Voici maintenant la conclusion de ce chapitre 6 et, plus précisément, des discours sur le pain de vie et le don de la chair et du sang. Ce pain s’avère ici pain de l’épreuve comme la manne, si présente dans ce chapitre (Exode 16,2-4). Les auditeurs vont se diviser en croyants et non-croyants. C’est que l’idée de manger la chair d’un homme et de boire son sang est intolérable (verset 60), et ce n’est pas en édulcorant le texte que l’on se tirera d’affaire. À vrai dire, la phrase du Psaume 14,4, « quand ils mangent leur pain c’est mon peuple qu’ils mangent », se vérifie tous les jours. Peuples nantis, nous vivons de la misère, de la faim et de la mort d’une multitude d’hommes, de femmes, d’enfants que nos systèmes économiques réduisent à la détresse dans le tiers-monde et dans tous nos « tiers-états » occidentaux. L’anthropophagie sournoise, occultée, est généralisée. Cette chair et ce sang que nous arrachons aux hommes malgré eux, le Christ vient nous les donner volontairement. Inutile de dire que cela ne résout pas le problème de nos victimes, mais cela nous appelle à entrer dans cette logique du don total. Dieu ne vient pas nous imposer l’amour par force, ce qui serait totalement contradictoire, il vient dresser devant nos yeux l’image de cette voie étroite qui, seule, conduit à la vie. Ainsi nous devons d’abord prendre la chair et le sang qu’il nous donne, puis faire nôtre l’amour qui commande ce don.

Manger la chair, boire le sang

De même que les interlocuteurs de Jésus se sont révoltés quand il a révélé son origine, quand il leur a dit d’où il venait (Jean 6, 41-42), de même ils se révoltent quand il leur révèle où il va, c’est-à-dire au Père par la Passion. Jésus leur dit en substance : cela vous heurte que je vous annonce le don de la chair et du sang ? Que direz-vous quand cela se produira effectivement, quand vous verrez le Fils de l’Homme monter là où il était auparavant ? Nuançons : le don de la chair et du sang sont de toujours, de tous les instants, depuis le commencement. De cela, la croix est la révélation, à l’heure où les temps sont accomplis. N’empêche que Jésus adresse à ses auditeurs indignés des paroles surprenantes. Il vient en effet de répéter qu’il faut, pour vivre, manger sa chair ; maintenant il leur dit : « la chair ne sert de rien. » De toute évidence le mot « chair », n’a plus le même sens.

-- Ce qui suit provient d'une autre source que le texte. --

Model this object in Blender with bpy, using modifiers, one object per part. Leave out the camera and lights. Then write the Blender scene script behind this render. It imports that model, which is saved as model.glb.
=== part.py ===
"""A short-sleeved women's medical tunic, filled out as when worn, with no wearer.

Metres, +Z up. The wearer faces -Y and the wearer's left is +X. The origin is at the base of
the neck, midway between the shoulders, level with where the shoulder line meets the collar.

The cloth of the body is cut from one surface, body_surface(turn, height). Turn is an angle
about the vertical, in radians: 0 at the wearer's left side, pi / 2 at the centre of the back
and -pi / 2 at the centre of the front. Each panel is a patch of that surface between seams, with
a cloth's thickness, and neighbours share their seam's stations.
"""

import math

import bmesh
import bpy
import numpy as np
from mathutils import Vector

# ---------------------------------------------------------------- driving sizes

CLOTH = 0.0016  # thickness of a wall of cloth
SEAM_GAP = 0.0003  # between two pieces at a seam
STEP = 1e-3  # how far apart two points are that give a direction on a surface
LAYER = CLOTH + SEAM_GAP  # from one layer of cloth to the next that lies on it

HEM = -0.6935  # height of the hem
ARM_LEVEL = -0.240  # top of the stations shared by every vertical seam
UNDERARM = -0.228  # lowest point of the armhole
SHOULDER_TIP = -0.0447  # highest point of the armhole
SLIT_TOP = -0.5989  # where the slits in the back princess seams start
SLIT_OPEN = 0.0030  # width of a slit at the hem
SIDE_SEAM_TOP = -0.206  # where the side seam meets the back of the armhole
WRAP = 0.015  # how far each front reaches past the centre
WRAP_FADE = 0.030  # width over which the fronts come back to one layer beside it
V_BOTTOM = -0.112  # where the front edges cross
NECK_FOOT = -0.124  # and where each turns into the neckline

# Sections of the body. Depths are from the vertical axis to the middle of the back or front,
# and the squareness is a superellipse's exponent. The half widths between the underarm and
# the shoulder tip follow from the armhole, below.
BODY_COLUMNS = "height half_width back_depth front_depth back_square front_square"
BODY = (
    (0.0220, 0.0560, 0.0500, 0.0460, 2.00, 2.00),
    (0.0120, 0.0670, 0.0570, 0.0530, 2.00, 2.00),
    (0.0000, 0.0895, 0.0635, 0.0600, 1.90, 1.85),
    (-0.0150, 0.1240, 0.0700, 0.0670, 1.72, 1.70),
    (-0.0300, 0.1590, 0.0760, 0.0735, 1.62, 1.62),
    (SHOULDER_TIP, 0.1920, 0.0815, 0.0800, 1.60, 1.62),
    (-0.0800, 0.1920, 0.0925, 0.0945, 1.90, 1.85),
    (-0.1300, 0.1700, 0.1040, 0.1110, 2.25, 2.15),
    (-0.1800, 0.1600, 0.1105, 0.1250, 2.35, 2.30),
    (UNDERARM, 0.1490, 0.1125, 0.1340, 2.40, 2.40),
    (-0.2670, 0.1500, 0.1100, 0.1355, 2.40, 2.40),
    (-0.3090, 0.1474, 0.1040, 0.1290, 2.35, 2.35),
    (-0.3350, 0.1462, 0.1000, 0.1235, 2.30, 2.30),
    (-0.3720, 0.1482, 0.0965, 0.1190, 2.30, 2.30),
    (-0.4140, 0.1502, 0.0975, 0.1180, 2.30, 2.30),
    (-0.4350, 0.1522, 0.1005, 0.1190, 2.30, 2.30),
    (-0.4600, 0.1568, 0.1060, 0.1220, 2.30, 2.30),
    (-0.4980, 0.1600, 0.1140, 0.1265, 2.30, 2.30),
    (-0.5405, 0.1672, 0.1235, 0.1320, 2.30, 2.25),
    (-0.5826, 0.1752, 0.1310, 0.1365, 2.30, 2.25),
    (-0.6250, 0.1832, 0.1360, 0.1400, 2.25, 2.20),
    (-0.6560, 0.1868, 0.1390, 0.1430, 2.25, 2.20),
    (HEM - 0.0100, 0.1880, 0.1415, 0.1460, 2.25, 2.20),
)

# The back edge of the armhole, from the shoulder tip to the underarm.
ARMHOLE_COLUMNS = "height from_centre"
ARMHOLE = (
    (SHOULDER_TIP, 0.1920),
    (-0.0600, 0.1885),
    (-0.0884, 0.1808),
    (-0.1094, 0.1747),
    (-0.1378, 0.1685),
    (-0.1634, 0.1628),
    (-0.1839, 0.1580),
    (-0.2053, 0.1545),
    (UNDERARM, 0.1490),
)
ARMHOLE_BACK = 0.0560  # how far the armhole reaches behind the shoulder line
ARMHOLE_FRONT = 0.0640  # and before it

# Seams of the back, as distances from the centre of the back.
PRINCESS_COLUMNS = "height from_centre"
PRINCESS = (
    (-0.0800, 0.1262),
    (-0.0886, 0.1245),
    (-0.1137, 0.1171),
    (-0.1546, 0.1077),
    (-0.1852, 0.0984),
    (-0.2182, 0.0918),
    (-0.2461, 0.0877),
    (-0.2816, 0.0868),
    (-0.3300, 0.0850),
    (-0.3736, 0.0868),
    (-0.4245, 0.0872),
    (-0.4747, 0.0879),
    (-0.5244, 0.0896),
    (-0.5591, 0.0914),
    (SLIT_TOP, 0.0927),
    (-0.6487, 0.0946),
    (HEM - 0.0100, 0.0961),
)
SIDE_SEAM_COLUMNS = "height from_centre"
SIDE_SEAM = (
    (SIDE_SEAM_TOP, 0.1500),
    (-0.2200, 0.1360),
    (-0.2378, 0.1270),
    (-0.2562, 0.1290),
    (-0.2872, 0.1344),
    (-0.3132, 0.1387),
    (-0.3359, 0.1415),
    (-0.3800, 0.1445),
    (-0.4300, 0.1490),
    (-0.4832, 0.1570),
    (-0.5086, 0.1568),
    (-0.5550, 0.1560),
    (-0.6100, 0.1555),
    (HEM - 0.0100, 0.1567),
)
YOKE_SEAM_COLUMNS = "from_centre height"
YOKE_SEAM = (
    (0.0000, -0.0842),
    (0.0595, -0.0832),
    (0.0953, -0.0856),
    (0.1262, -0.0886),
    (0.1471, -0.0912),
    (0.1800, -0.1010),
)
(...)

Tout à l’heure, il s’appliquait au Christ en tant qu’homme solidaire de la nature, porteur de l’argile originelle (Genèse 2,7) ; maintenant, le mot se charge du sens négatif qu’il a dans beaucoup de textes : l’inaptitude à accéder à l’esprit. Quand Jésus dit que ses paroles ne sont pas chair mais esprit et vie, il veut sans doute faire comprendre qu’il ne s’agit pas de manger matériellement sa chair, son corps. Nous savons maintenant que cela se fait à travers des signes. La chair livrée ne doit pas être comprise de façon charnelle.

Encore les deux discours

Jésus, selon Jean, enseigne des choses similaires à partir de thèmes tout différents. Un seul exemple : en 15,1-8, Jésus explique longuement que, pour vivre, nous devons demeurer en lui et lui en nous. Il est la vigne, nous sommes les sarments ; la sève qui vient de lui (penser au sang) doit nous alimenter. Cette intériorité réciproque (moi en vous, vous en moi) a quelque chose à voir avec l’acte de manger la chair et de boire le sang. Elle ne peut être comprise que si l’on a accepté le premier discours qui nous dit que le Christ vient de Dieu, est présence de Dieu. Cependant, cela ne suffit pas : il faut encore admettre le don de la chair et du sang. Regardons de près la réponse de Pierre quand Jésus demande aux Douze s’ils veulent eux aussi l’abandonner. « Vers qui irions-nous ? Tu as les paroles de la vie éternelle » Pierre comprend qu’il n’y a pas de salut possible si l’on reste enfermé en soi, il faut aller vers un autre, vers l’Autre. Il reste donc avec Jésus. Fort bien, mais il n’a entendu que le premier discours, pas le second. Comme à Césarée de Philippe (Matthieu 16,13-23), il reconnaît l’origine du Christ, mais reste fermé à l’avenir pascal. Il n’y fait aucune allusion. En réalité, le refus ou l’oubli du second discours révèle que l’on n’a pas totalement compris et admis le premier. Il faudra attendre Jean 21 pour que Pierre aille sans réserve vers le Christ. En attendant, si Jésus a choisi Pierre, Pierre n’a pas encore vraiment choisi Jésus. Nous en sommes tous là.